- **Set exercise**:
Begin with the line that contains "curve.materials.append(material)", end with the line that contains "obj.matrix_world = world", and extract exactly that stretch of lines.

- **Materials provided**:
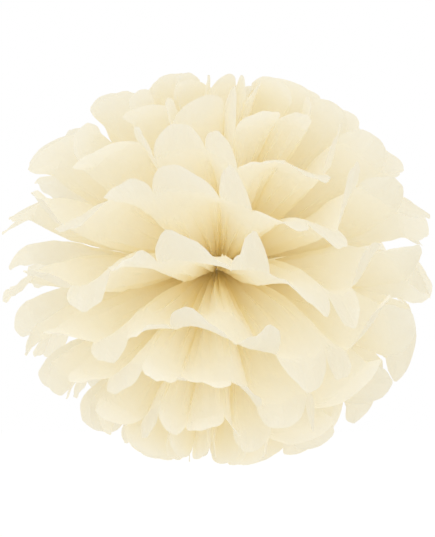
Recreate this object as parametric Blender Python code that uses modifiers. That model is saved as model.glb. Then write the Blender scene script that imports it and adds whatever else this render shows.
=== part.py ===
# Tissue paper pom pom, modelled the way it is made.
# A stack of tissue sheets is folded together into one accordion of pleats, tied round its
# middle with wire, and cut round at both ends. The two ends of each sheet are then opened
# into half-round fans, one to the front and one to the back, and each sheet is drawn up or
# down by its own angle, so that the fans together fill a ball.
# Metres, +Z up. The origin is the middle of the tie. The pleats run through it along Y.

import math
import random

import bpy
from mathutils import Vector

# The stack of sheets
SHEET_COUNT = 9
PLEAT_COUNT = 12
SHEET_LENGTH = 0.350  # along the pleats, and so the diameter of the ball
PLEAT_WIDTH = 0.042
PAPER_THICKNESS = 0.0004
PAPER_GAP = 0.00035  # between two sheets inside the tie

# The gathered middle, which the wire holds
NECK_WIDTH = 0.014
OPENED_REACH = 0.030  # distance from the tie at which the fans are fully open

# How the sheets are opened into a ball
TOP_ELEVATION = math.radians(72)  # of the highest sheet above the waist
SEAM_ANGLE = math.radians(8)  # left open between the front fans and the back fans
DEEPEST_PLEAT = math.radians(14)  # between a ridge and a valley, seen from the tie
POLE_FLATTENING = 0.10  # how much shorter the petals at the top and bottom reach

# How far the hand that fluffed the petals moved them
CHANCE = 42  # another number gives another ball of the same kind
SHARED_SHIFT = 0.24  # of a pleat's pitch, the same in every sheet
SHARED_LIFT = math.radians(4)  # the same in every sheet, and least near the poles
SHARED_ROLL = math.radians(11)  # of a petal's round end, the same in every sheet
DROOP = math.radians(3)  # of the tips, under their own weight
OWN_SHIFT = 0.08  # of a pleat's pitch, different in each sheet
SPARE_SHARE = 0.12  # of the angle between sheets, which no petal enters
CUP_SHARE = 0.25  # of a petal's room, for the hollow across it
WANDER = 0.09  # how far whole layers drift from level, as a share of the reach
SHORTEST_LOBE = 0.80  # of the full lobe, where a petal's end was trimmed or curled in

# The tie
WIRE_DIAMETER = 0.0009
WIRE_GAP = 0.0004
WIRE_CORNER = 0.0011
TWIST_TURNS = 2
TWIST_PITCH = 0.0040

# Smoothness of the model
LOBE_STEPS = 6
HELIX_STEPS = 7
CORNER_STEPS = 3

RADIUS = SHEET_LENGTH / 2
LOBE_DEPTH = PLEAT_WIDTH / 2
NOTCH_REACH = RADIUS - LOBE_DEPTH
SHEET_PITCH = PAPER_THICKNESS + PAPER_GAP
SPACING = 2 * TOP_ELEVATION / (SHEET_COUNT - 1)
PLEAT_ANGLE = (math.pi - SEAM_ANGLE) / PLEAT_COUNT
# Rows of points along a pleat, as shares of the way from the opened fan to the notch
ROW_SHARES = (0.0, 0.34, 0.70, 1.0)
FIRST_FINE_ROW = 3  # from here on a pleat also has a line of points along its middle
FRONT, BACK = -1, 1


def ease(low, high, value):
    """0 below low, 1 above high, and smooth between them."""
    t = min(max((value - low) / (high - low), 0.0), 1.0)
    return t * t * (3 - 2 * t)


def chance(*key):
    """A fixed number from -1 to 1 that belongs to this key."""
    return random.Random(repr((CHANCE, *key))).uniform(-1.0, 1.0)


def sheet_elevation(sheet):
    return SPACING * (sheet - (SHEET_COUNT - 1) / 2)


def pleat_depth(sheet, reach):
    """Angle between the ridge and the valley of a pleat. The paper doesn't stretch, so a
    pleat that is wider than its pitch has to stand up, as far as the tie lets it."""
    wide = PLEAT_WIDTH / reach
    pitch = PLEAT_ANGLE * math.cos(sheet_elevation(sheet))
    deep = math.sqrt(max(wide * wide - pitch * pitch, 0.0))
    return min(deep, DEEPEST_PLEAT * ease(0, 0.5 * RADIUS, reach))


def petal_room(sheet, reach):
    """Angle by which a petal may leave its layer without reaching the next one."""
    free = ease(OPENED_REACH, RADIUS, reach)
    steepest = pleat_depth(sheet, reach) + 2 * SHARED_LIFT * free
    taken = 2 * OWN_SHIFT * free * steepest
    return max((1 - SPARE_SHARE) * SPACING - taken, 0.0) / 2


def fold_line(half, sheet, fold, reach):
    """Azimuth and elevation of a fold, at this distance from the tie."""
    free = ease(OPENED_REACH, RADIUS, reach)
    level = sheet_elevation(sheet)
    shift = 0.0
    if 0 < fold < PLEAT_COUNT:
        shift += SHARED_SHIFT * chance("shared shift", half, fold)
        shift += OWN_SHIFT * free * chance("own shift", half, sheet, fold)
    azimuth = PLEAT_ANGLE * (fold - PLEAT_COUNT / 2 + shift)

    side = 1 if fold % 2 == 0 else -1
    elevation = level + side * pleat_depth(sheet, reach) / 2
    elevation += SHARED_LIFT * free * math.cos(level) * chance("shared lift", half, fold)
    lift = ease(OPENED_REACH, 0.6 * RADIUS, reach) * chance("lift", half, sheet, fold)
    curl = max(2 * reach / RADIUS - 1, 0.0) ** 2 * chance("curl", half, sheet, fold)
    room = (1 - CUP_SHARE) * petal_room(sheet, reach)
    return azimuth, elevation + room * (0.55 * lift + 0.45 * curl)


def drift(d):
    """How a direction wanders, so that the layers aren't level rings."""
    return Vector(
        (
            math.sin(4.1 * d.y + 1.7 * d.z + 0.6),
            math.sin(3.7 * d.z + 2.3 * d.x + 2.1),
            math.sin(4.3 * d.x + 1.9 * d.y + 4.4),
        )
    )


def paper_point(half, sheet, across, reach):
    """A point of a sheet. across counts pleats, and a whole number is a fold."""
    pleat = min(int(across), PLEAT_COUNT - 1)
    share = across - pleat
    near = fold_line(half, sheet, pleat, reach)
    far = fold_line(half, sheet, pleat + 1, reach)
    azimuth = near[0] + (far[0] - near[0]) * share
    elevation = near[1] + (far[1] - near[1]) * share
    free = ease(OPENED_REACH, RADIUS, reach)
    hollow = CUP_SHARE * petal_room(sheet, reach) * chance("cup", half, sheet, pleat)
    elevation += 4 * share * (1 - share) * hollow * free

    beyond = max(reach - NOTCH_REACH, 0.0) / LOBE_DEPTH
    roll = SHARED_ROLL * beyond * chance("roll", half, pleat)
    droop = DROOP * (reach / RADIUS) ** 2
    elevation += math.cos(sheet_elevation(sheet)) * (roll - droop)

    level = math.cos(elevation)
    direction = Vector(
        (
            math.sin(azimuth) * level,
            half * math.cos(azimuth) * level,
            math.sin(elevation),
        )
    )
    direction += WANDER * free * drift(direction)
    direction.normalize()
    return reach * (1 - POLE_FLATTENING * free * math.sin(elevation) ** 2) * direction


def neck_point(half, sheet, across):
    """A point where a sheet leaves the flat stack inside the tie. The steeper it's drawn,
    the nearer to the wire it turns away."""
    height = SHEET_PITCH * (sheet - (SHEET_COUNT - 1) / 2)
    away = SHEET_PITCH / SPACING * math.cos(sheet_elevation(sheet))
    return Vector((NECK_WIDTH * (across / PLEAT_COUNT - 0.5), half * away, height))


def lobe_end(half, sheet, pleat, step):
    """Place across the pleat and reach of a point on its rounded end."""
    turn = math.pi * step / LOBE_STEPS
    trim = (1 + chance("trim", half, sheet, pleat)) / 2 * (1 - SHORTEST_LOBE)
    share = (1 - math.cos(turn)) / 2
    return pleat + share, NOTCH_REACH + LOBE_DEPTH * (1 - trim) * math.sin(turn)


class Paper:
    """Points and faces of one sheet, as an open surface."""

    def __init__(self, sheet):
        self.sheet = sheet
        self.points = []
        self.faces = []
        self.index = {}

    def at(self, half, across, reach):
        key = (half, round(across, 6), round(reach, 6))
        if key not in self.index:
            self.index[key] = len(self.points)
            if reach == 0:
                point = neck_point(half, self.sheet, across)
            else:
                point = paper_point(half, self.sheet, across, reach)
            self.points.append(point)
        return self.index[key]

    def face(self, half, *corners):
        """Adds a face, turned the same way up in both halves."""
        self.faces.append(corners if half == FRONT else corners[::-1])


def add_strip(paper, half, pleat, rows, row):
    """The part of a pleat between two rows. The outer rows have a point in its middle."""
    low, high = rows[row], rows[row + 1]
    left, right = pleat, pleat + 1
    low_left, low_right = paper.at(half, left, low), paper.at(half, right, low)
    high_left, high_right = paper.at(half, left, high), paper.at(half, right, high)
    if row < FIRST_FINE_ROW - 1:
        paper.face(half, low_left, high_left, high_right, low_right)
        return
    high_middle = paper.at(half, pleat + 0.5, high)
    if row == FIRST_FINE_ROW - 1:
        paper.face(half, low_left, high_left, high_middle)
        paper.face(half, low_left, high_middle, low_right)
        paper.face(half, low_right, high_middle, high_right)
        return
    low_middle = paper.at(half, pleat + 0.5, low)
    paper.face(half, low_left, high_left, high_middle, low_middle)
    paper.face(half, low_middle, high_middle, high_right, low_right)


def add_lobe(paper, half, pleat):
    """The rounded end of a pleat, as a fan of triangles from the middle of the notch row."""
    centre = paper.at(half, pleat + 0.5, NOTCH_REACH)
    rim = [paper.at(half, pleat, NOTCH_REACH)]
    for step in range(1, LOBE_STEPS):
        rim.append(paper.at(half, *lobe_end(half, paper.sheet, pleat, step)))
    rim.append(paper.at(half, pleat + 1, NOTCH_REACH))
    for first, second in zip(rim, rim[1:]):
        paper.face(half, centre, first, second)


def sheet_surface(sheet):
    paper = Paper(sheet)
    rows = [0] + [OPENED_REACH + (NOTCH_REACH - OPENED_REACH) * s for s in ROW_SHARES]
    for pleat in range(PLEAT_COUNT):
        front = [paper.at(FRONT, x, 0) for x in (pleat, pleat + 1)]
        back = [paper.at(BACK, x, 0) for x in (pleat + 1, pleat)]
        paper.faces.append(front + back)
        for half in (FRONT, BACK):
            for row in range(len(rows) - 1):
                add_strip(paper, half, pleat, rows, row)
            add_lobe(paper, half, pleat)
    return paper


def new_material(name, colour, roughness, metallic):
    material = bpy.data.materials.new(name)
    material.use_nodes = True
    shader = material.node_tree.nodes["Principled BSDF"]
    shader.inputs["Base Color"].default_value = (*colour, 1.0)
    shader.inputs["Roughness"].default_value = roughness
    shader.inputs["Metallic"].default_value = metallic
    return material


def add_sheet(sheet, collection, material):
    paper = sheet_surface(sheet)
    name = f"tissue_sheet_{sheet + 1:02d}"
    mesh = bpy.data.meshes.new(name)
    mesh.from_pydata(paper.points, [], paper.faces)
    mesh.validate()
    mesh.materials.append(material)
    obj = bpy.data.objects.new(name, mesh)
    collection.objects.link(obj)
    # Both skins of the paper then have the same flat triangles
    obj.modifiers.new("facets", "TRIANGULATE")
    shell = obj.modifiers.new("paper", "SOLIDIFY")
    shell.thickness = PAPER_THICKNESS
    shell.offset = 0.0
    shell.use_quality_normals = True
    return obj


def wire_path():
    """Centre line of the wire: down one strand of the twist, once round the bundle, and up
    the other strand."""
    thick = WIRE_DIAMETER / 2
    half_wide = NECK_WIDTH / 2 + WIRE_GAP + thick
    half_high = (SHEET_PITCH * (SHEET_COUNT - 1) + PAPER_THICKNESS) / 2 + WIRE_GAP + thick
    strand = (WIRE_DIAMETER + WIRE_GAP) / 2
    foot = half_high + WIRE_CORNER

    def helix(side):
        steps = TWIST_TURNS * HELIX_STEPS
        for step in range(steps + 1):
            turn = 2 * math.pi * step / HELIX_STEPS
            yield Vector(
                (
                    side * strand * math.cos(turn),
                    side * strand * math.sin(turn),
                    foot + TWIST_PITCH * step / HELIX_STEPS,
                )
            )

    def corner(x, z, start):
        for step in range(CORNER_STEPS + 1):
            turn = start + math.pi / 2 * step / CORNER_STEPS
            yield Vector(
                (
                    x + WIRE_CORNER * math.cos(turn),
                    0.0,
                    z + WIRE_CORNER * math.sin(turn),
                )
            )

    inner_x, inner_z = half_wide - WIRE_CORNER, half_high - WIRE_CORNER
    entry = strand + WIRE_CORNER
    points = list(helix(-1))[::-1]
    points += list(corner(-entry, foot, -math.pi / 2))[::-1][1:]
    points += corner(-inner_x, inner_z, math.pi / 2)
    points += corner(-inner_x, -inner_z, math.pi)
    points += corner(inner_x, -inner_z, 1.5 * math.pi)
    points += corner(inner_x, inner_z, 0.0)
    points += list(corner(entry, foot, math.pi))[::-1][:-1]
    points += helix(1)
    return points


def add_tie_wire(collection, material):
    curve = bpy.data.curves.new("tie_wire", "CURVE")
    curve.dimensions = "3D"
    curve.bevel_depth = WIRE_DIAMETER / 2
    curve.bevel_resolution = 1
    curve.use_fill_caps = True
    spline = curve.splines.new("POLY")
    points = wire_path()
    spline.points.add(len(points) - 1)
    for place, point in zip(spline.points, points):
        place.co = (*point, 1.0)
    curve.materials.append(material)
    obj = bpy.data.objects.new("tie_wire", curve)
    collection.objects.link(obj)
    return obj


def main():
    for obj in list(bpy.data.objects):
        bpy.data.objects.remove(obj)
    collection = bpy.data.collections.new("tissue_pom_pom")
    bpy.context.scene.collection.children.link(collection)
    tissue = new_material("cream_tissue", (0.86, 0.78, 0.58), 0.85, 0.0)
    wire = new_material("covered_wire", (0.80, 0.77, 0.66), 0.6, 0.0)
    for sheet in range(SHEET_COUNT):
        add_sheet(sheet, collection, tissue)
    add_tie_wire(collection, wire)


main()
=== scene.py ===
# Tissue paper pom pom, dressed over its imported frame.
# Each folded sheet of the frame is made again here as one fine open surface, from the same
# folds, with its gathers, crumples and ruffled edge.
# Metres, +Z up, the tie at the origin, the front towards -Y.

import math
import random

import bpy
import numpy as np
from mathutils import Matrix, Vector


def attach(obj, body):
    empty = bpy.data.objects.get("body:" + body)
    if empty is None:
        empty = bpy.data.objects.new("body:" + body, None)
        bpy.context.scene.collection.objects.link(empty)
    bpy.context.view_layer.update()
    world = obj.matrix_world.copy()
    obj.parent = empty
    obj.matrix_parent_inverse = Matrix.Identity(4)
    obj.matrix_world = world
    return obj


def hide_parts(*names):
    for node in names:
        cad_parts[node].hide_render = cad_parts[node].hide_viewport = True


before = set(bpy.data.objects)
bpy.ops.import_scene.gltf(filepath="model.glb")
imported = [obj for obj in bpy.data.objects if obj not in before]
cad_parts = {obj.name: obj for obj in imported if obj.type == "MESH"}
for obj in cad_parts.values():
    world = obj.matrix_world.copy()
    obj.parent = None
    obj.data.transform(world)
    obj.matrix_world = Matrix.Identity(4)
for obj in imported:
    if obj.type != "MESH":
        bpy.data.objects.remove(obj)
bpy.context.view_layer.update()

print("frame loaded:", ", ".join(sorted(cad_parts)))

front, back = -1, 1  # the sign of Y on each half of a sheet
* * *
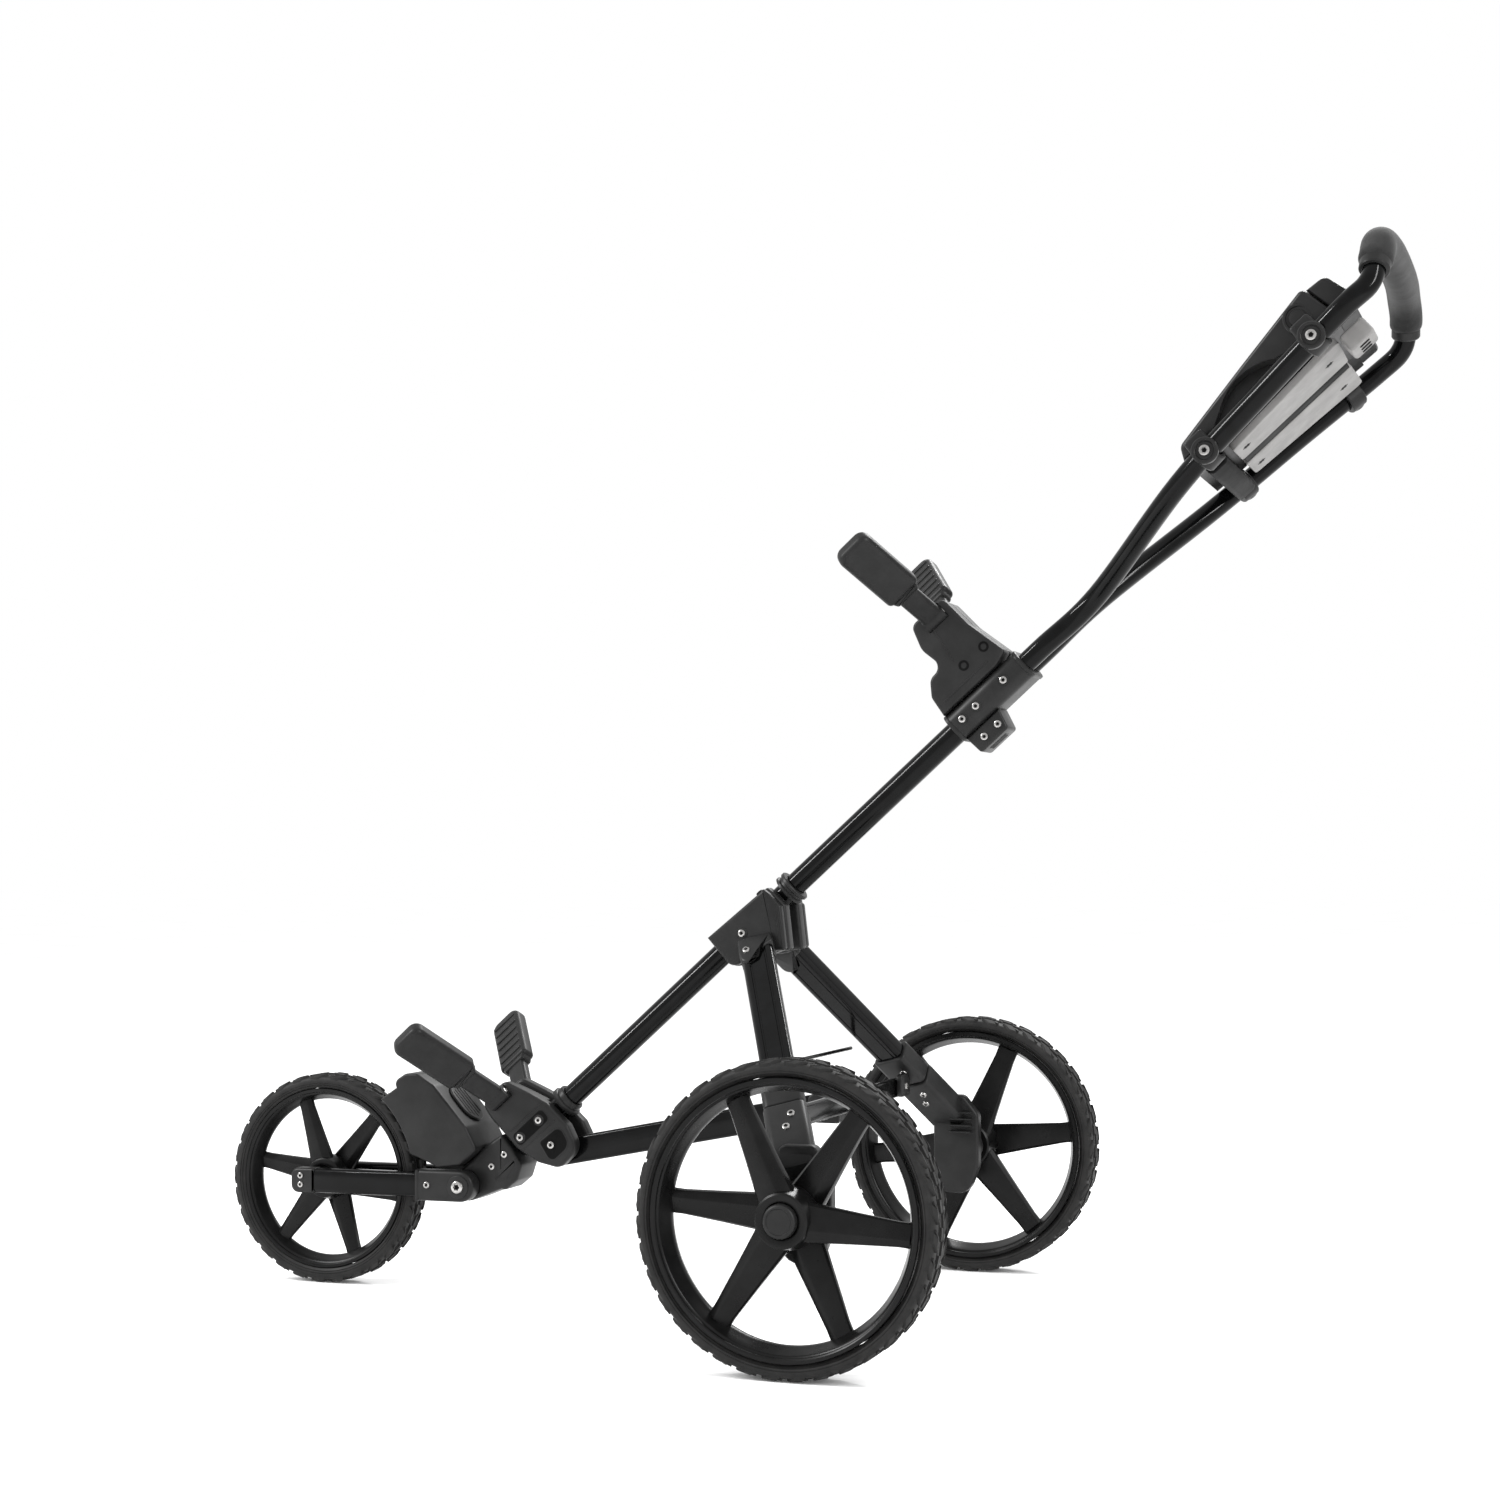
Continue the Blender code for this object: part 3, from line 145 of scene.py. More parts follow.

- **Answer to the exercise**:
    curve.materials.append(material)
    obj = bpy.data.objects.new("tie_wire", curve)
    collection.objects.link(obj)
    return obj


def main():
    for obj in list(bpy.data.objects):
        bpy.data.objects.remove(obj)
    collection = bpy.data.collections.new("tissue_pom_pom")
    bpy.context.scene.collection.children.link(collection)
    tissue = new_material("cream_tissue", (0.86, 0.78, 0.58), 0.85, 0.0)
    wire = new_material("covered_wire", (0.80, 0.77, 0.66), 0.6, 0.0)
    for sheet in range(SHEET_COUNT):
        add_sheet(sheet, collection, tissue)
    add_tie_wire(collection, wire)


main()
=== scene.py ===
# Tissue paper pom pom, dressed over its imported frame.
# Each folded sheet of the frame is made again here as one fine open surface, from the same
# folds, with its gathers, crumples and ruffled edge.
# Metres, +Z up, the tie at the origin, the front towards -Y.

import math
import random

import bpy
import numpy as np
from mathutils import Matrix, Vector


def attach(obj, body):
    empty = bpy.data.objects.get("body:" + body)
    if empty is None:
        empty = bpy.data.objects.new("body:" + body, None)
        bpy.context.scene.collection.objects.link(empty)
    bpy.context.view_layer.update()
    world = obj.matrix_world.copy()
    obj.parent = empty
    obj.matrix_parent_inverse = Matrix.Identity(4)
    obj.matrix_world = world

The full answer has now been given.